Che cosa poteva fare, il diavolo in persona, che il signor Bergoglio non abbia ancora fatto?

Sono parole tremende, è un concetto spaventoso quello che abbiamo enunciato: abbiamo lanciato un’accusa inaudita. Pure, ci siamo stati costretti. Se noi tacessimo, parlerebbero le pietre. Ormai solo le pietre non gridano fino al cielo la tremenda verità: che i nemici della Chiesa son riusciti a impossessarsi del suo vertice e che la stanno stravolgendo, la stanno snaturando, la stanno trasformando nel contrario di ciò che essa è sempre stata e deve sempre essere, se vuol restare fedele al suo divino Sposo: uno  strumento per la salvezza delle anime, e non per la loro perdizione. Ma quel che il neoclero di questa falsa chiesa, massonica e modernista, predica ormai alla luce del sole, è la negazione della Parola di Dio: è qualcosa che ha il sapore, il tono sulfureo dell’inferno. Che un divorziato risposato possa accostarsi alla santa Eucarestia, che possa pretenderla, che possa andare all’altare ed esigere che il sacerdote, ridotto al ruolo di distributore di Ostie, gli offra il Corpo e il Sangue di Cristo, morto per riscattarci dai nostri peccati e non per approvarli, non per benedirli: tutto questo ormai avviene quotidianamente, ed è il frutto sciagurato di un documento volutamente perfido, ambiguo, satanicamente concepito per gettare nella confusone la Chiesa cattolica. Per la prima volta nella sua storia, ogni chiesa locale, ogni diocesi, ogni parrocchia si fa la sua interpretazione di un documento papale, e, in base ad essa, decide quel che è peccato e quel che non lo è, e cosa porti al paradiso e cosa conduca all’inferno.
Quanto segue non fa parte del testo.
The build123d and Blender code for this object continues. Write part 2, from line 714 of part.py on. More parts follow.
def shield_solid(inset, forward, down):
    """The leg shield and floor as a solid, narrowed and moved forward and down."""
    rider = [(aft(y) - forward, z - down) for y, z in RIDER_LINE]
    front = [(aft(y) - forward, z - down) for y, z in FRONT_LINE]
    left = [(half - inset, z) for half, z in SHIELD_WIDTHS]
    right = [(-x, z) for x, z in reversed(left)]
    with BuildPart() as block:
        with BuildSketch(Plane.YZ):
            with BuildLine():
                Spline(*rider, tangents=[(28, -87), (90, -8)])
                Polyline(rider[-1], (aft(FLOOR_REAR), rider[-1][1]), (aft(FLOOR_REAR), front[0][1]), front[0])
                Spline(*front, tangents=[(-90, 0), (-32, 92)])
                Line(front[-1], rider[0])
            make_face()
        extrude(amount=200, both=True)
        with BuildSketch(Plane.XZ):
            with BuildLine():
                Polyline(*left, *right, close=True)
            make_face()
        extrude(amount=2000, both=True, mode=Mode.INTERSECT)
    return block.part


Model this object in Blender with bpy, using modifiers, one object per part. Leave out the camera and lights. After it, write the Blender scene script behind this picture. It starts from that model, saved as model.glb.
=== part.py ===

Per la prima volta nella storia, un papa si assume la responsabilità di allontanare le anime da Dio: e noi conosciamo, anche personalmente, parecchie anime che son giunte a questo punto: si sono allontanate da Dio per reazione al suo modo di fare scellerato, da capo di una fazione cattolica, quella dei “riformatori”, contro un’altra fazione, che i suoi seguaci chiamano dei “conservatori”, mentre si tratta, puramente e semplicemente, dei cattolici che vorrebbero rimanere tali, fedeli alla dottrina di sempre, al perenne Deposito delle fede, come la Chiesa lo ha sempre tramandato e custodito. Ciò è esattamente il contrario di quella che dovrebbe essere l’azione pastorale di un romano pontefice. Si tratta di una situazione inaudita, scandalosa, apocalittica, nel senso letterale di quest’ultimo termine: si direbbe che siamo giunti alla rivelazione delle Cose Ultime.